Enquanto conta a sua história, João contém as lágrimas – ao contrário da sua mulher – e junta no discurso revolta, impotência e um sentimento de injustiça.
Quando o fogo de 17 de junho de 2017 passou por Lomba do Moinho, na casa dos seus pais (que faleceram antes do incêndio), João estava no hospital por causa de um problema na perna.
“Disse logo que a casa dos meus pais tinha ardido. Eu a chorar e as enfermeiras a dizerem que a casa não tinha ardido. Na altura, se estivesse cá estado, se calhar tinha ido junto com quem morreu, porque tenho a certeza que estaria aqui com uma mangueira para salvar a casa”, conta à agência Lusa.
Só passados 15 dias de regressar do hospital é que ganhou coragem para ver o tinha acontecido. “Custou muito. Não tem explicação”, diz, enquanto sustém as lágrimas.
Para além da casa, perdeu o emprego. “Estou desempregado desde 24 de outubro de 2017″, relata. Era um dos funcionários da Enerpellets, em Pedrógão Grande, fábrica gravemente afetada pelas chamas, onde trabalhava há nove anos.
Mas é a casa dos pais que o preocupa mais. Com uma sobrinha a seu cargo, que faz 18 anos este ano, vive com a sua mulher numa habitação arrendada na vila de Castanheira de Pera e a possibilidade de se mudarem para a casa dos pais seria um alívio em termos de contas, face à sua situação de desemprego.
A habitação na Lomba do Moinho, que usava regularmente, seria para ele, como lhe tinha prometido a sua mãe, que acompanhou e cuidou até morrer, em 2014.

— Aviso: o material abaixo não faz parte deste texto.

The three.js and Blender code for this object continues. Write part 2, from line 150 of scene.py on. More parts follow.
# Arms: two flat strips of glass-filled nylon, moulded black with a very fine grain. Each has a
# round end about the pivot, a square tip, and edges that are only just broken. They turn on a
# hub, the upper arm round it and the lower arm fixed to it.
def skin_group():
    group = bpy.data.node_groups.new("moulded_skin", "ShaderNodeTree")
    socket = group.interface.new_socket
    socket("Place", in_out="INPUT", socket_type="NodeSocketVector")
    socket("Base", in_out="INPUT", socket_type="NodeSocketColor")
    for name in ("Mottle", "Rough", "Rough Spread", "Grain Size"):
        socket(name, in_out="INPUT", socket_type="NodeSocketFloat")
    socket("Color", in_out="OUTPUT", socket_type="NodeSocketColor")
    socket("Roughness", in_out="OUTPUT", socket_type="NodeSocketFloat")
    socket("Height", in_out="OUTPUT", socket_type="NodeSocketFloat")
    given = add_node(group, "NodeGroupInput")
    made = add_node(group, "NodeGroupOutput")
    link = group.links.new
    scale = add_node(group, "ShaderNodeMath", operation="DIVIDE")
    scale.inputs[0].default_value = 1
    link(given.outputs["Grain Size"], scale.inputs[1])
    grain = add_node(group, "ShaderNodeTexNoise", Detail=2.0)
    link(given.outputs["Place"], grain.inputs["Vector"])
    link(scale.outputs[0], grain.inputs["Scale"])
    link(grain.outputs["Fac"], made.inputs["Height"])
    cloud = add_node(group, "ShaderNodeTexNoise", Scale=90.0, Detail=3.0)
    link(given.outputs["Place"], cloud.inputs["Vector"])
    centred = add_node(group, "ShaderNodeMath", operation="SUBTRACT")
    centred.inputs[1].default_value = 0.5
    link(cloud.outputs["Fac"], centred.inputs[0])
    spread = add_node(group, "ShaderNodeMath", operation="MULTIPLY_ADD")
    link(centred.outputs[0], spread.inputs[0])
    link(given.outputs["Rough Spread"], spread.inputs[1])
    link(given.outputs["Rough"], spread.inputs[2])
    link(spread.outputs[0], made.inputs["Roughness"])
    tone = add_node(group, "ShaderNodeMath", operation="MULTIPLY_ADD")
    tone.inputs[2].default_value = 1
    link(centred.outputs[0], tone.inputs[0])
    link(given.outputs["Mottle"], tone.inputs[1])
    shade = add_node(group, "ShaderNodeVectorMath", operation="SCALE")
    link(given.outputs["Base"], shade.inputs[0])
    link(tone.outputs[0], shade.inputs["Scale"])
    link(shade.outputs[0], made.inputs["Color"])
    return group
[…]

Pela casa, passaram técnicos, no pós-incêndio, e já foi à câmara ver se o seu caso tinha solução, mas nunca lhe deram uma resposta conclusiva para a habitação que não está em seu nome (as partilhas da herança ainda não terão sido realizadas).
“Temos que esperar e temos que aguardar – foi o que me disseram”, conta, referindo que nunca lhe deram um sim ou um não. “Vai fazer um ano e continuamos a aguardar”.
“A casa era a nossa sobrevivência”, sublinha a mulher de João, Maria de Lurdes. “Era gosto dos meus sogros que ficássemos com a casa. E a gente olha para isto, estamos numa casa de renda, com uma menina para cuidar, o meu marido no desemprego e eu a ganhar o salário mínimo. O que vamos fazer?”, questiona.
Maria de Lurdes sublinha que nunca chegaram a construir uma casa porque a sua sogra sempre disse ao filho para não construir, porque um dia a casa seria para ele.
“A minha sogra nunca concretizou isso, foi para a nossa casa, depois para um lar e nunca houve aquela ganância de dizermos para pôr isso no papel. Viveu-se o dia-a-dia”, explica.
Antes do incêndio, estava certo de que, “mais dia menos dia”, iriam para a casa dos pais de João, depois de resolvidas as partilhas.
“Não é fácil aguentar. Não somos de grandes rendimentos nem de grandes heranças, não temos nada. Vamos ter mimosas que parecem couves a crescer e ficou a pia do porco e a bicicleta” calcinada, encostada à porta de casa.
Maria de Lurdes não consegue conter a emoção e, por entre soluços, lança também críticas à forma como a solidariedade é distribuída: “Vemos coisas a serem dadas – barracões melhores que certas casas – e nós nada”.
Acima de tudo, preocupa-lhe o futuro da sobrinha, que cria desde os seis meses – “é minha filha, só não a carreguei”.
“Onde estão os dinheiros? Onde estão as palavras de consolo? Onde estão as palavras de esperança? Se deixarmos de pagar a renda o que vai ser da minha sobrinha?”, pergunta.
As questões adensam-se e, no meio de um futuro onde só veem “negro”, dizem que, “se calhar, mais valia” irem de “mala aviada” para fora do concelho.
“Ficámos cá, agarrámo-nos às coisas que tínhamos, tentámos contribuir para o concelho. Não estou contra as pessoas que saíram. Se fosse há uns anitos atrás, também tinha ido. Desse para o que desse, se corresse mal voltava para cá, pior que ao que estou hoje não ficava”, remata Maria de Lurdes.